As to the first enquiry, Hart admits to having entered the Settlement Agreement. ECF No. 32, 4. Hart's admission is supported by the Settlement Agreement itself, which is signed by Hart and Alexis. ECF No. 31-2, 4-5. Alexis signed personally and on behalf Silverlake. Id. at 4. Further, Hart and Alexis/ Silverlake each provided consideration, as Hart agreed to dismiss the lawsuit in exchange for either $25,000.00 or a Confession of Judgment enforceable against Alexis. Id. at 1-2.
In her brief, ECF No. 32, 9, and at oral argument, Hart argues that the Defendants and Alexis may have conspired to fraudulently induce Hart to enter the Settlement Agreement with knowledge that Alexis would enter bankruptcy shortly thereafter. Hart argues that such behavior would render the Settlement Agreement unenforceable. The court allowed the parties limited discovery to glean whether Defendants and Alexis engaged in clandestine communications regarding Alexis's bankruptcy prior to Hart entering the Settlement Agreement. ECF No. 36. The order directed Hart to file a supplemental brief in the event discovery revealed any information material to the pending motions. Because Hart filed no supplemental brief, the court concludes that no improper communication occurred between Defendants and Alexis prior to the Settlement Agreement taking effect. --------
Further, Hart concedes that Defendants are intended beneficiaries of the Settlement Agreement. ECF No. 32, at 4-5. The Settlement Agreement supports this concession. "In order to proceed on the third-party beneficiary contract theory, the party claiming the benefit must show that the parties to a contract 'clearly and definitely intended' to confer a benefit upon him." City of Lynchburg v. Insurance Co. of Ireland, No. 87-0181-L, 1990 WL 1232911, *7 (W.D. Va. August 4, 1990) (quoting Copenhaver v. Rogers, 238 Va. 361, 367, 384 S.E.2d 593, 593 (1989)). The Settlement Agreement clearly and definitely seeks to confer a benefit on Defendants.

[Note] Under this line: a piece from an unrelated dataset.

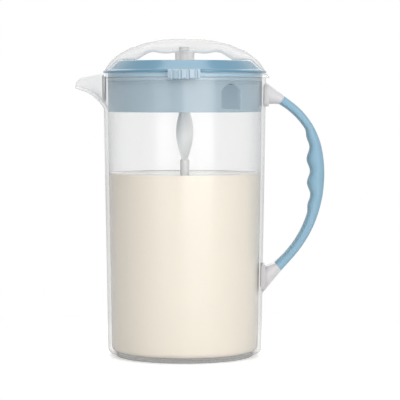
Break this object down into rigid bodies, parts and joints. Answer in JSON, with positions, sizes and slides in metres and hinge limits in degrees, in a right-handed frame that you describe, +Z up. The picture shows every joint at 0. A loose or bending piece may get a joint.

For one, the Settlement Agreement section titled "PARTIES" indicates that Defendants are parties to the Settlement Agreement. ECF No. 31-2, 1. In paragraph 3, Hart specifically agrees to release Defendants from this case. Id. at 2. Finally, paragraph 6 of the Confession of Judgment contemplates dismissal with prejudice of the Defendants upon the Confession of Judgment taking effect. ECF No. 31-3, 2. In sum, the Settlement Agreement is a valid contract and Defendants are third party beneficiaries entitled to enforce the Settlement Agreement, so long as the terms were met.
Hart argues that certain terms of the Settlement Agreement were not satisfied, rendering the Settlement Agreement unenforceable by Defendants. Specifically, Hart argues that as a condition precedent to Hart dismissing the Defendants with prejudice, Alexis and Silverlake were required to timely pay Hart $25,000.00 pursuant to paragraph 1 of the Settlement Agreement. ECF No. 31-2, 1. Though Hart never received payment from Alexis or Silverlake, the Settlement Agreement explicitly incorporates the terms of the Confession of Judgment, which took effect if Alexis and Silverlake failed to pay $25,000.00 by February 22, 2016. ECF Nos. 31-2, ¶ 1, 31-3, ¶ 6. Furthermore, upon the Confession of Judgment taking effect, Hart agreed to "dismiss with prejudice this case as to all defendants." ECF No. 31-3, ¶ 6.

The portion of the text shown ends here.